JEDDAH: ARAB NEWS
Published — Monday 4 February 2013
Last update 4 February 2013 4:23 am
The value of property deals rose by a massive 65 percent to SR 35 billion last year compared to 2011, according to figures released by the Ministry of Justice, a local newspaper reported.
A total of 25,000 deals were recorded involving 41 million square meters of land.
In 2011, the value of land deals was recorded at SR 15 billion.
Real estate operators and experts say this is a normal increase because of the massive construction taking place across the Kingdom.
They also pointed out that the value of deals rose because brokers were driving land prices up.
Real estate expert Salem Omar Bakshan said that last year was characterized by an "unprecedented boom" in prices, of up to 400 percent, with brokers and land dealers dominating the market.
With the new housing policy of the state involving the approval of the mortgage law and provision of affordable housing, Bakshan predicts that prices will decline by 30 percent in future.

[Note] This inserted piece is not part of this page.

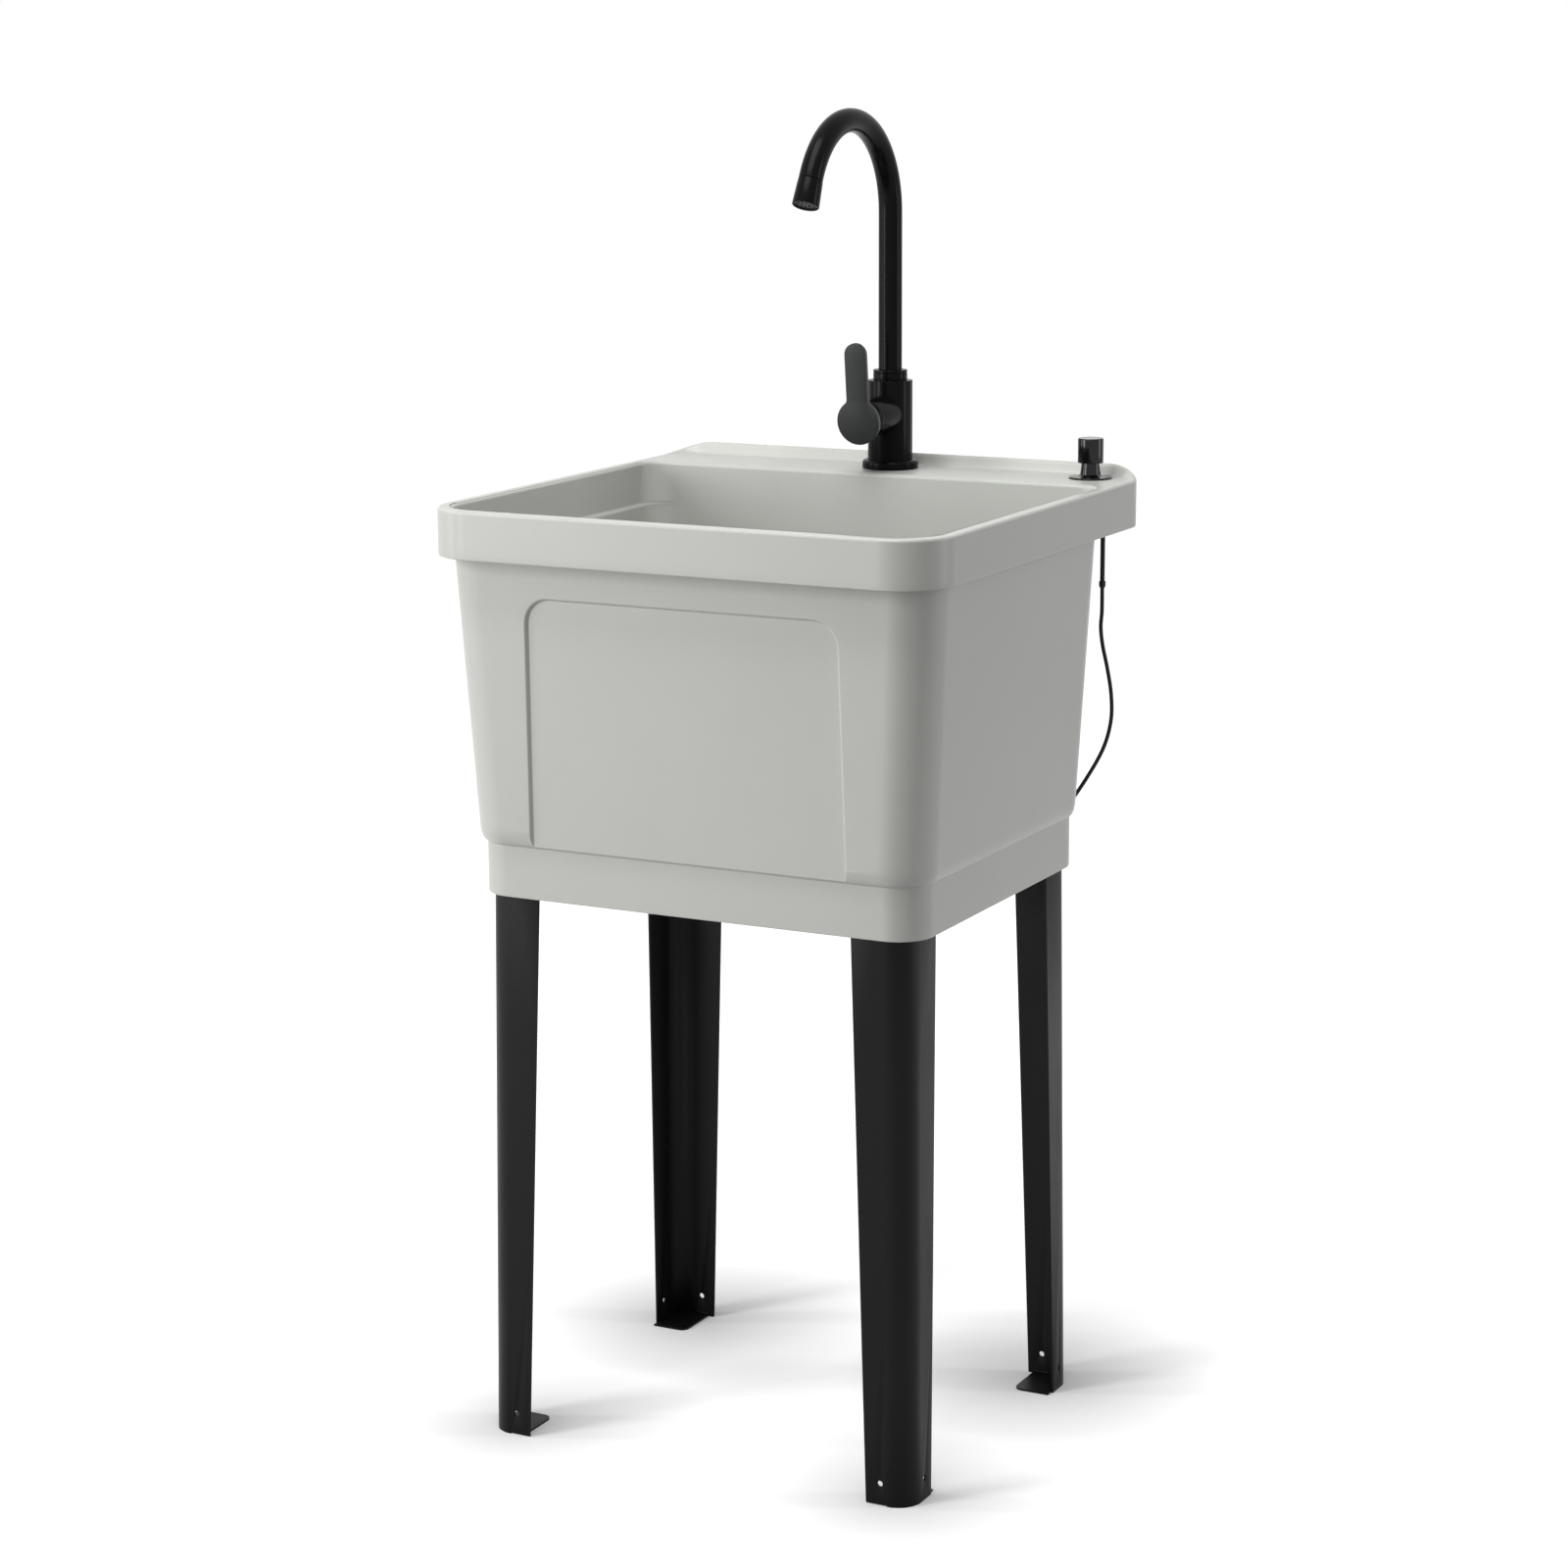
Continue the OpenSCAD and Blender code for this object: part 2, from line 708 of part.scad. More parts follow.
module tub() {
    color(tub_colour)
    difference() {
        union() {
            ring_loft([for (r = tub_rings) ring_points(r)]);
            leg_pad();
        }
        panel_cut();
        translate([0, tap_y, under_z - cut])
            cylinder(r = tap_hole_r, h = deck_t + 2 * cut, $fn = arc_n);
        translate([knob_x, knob_y, under_z - cut])
            cylinder(r = knob_shank_r + washer_gap, h = deck_t + 2 * cut, $fn = arc_n);
        translate([0, drain_y, ceil_z - cut])
            cylinder(d = drain_hole_d, h = floor_t + 2 * cut, $fn = arc_n);
        translate([0, drain_y, drain_z - flange_seat])
            cylinder(r = drain_flange_d / 2 + washer_gap, h = floor_fall + cut, $fn = arc_n);
    }
}

module at_tap() {
    translate([0, tap_y, rim_z]) children();
}
// Turns a piece drawn upwards along Z so that it points forwards from the tap
module forwards(s) {
    translate([0, -s, handle_z]) rotate([90, 0, 0]) children();
}
module tap_body() {
    color(black)
    at_tap() difference() {
        union() {
            translate([0, 0, tap_seal_t])
                cylinder(r = tap_r, h = tap_h - tap_seal_t, $fn = arc_n);
            forwards(0) cylinder(r = branch_r, h = bonnet_s, $fn = arc_n);
        }
        translate([0, 0, socket_z]) cylinder(r = socket_r, h = tap_h, $fn = arc_n);
        forwards(cartridge_s)
            cylinder(r = cartridge_r + thread_gap, h = handle_reach, $fn = arc_n);
        translate([0, 0, -cut])
            cylinder(r = shank_r + thread_gap, h = shank_in + tap_seal_t + cut, $fn = arc_n);
        for (x = [-inlet_x, inlet_x])
            translate([x, 0, 0])
                cylinder(r = inlet_r, h = shank_in + tap_seal_t + inlet_l, $fn = small_n);
    }
}
module tap_base_flange() {
    r0 = tap_r + thread_gap;
    r1 = tap_flange_d / 2;
    color(black)
    at_tap() rotate_extrude($fn = arc_n) polygon(concat(
        [[r0, 0], [r1 - flange_edge, 0]],
        [for (i = [-2:3]) let (a = 90 * i / 3)
            [r1 - flange_round + flange_round * cos(a),
             tap_flange_h / 2 - flange_edge + flange_round * sin(a)]],
        [[r0 + flange_edge, tap_flange_h], [r0, tap_flange_h]]
    ));
}
module tap_seal() {
    color(rubber) at_tap() ring(tap_r - washer_gap, shank_r + washer_gap, tap_seal_t);
}
module tap_shank() {
    color(brass)
    at_tap() translate([0, 0, -shank_l])
        ring(shank_r, shank_bore_r, shank_l + shank_in + tap_seal_t);
}
// Supply pipe through the shank, with a threaded end below it
module supply_inlet(side) {
    top = shank_in + tap_seal_t + inlet_l;
    low = -shank_l - inlet_below;
    color(brass)
    at_tap() translate([side * inlet_x, 0, 0]) difference() {
        union() {
            translate([0, 0, low])
                cylinder(r = inlet_r - thread_gap, h = top - low, $fn = small_n);
            translate([0, 0, low - inlet_end_l])
                cylinder(r = inlet_end_r, h = inlet_end_l, $fn = small_n);
        }
        translate([0, 0, low - inlet_end_l - cut])
            cylinder(r = inlet_r - inlet_wall, h = top - low + inlet_end_l + 2 * cut,
                $fn = small_n);
    }
}
module tap_rubber_washer() {
    color(rubber)
    at_tap() translate([0, 0, -deck_t - tap_rubber_t])
        ring(tap_washer_r, shank_r + washer_gap, tap_rubber_t);
}
module tap_metal_washer() {
    color(steel)
    at_tap() translate([0, 0, -deck_t - tap_rubber_t - tap_metal_t])
        ring(tap_washer_r, shank_r + washer_gap, tap_metal_t);
}
module tap_nut() {
    color(brass)
    at_tap() translate([0, 0, -deck_t - tap_rubber_t - tap_metal_t - tap_nut_h])
        hex_nut(tap_nut_r, shank_r + thread_gap, tap_nut_h);
}

// Places a piece at the end of the spout's bend, pointing along the tube
module at_spout_end() {
    at_tap() translate([0, -bend_r, bend_z])
        rotate([bend_sweep, 0, 0])
            translate([0, bend_r, 0]) children();
}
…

He said real estate investments seem to be the "only channel for frozen capital" currently.
Commenting on the same issue, Abdullah Al-Ahmri, chairman of the Jeddah Real Estate Appraisal committee said: "These figures are exaggerated because the market was at a standstill over the last three years." He said there are now large amounts of money being pumped into real estate, the endorsement of housing projects and the support for the Real Estate Development Fund.
He explained that prices increased in urban areas after government gave permission for developers to build residential buildings up to six storeys high. "But the increase is normal on the outer districts of the city."
Another real estate expert, Razen Al-Hwaishi, said that rumors contributed to these hikes in prices, sometimes by more than 200 percent, with the announcement of the construction of towers at King Abdullah Medical City and elsewhere.
Faisal Al-Bluwi, a citizen who lives in Madinah, is hoping prices will drop in his area. "Last year I wanted to buy a piece of land at between SR 150,000 and SR 200,000, but now prices have increased to more than SR 300,000."
Another citizen, Ali Al-Murshed, called on the authorities to intervene to curb price increases. "We have been waiting for more than two months for prices to decline."
Ahmad Hamed Al-Alwi, a real estate office owner in Madinah, said that there was a 30 percent increase in demand for new construction, which "led to a parallel increase in prices."
Another reason for the price hike was the long delays, sometimes taking up to five years, to get a plan approved, said Gazi Qutub, head of the real estate committee at the Madinah Chamber of Commerce and Industry.
Qutub does not see a drop in prices any time soon because there are profits to be made in the sector, unless there is some extreme natural catastrophe or some other crisis. Prices will remain stable if investors start looking to other markets, he added.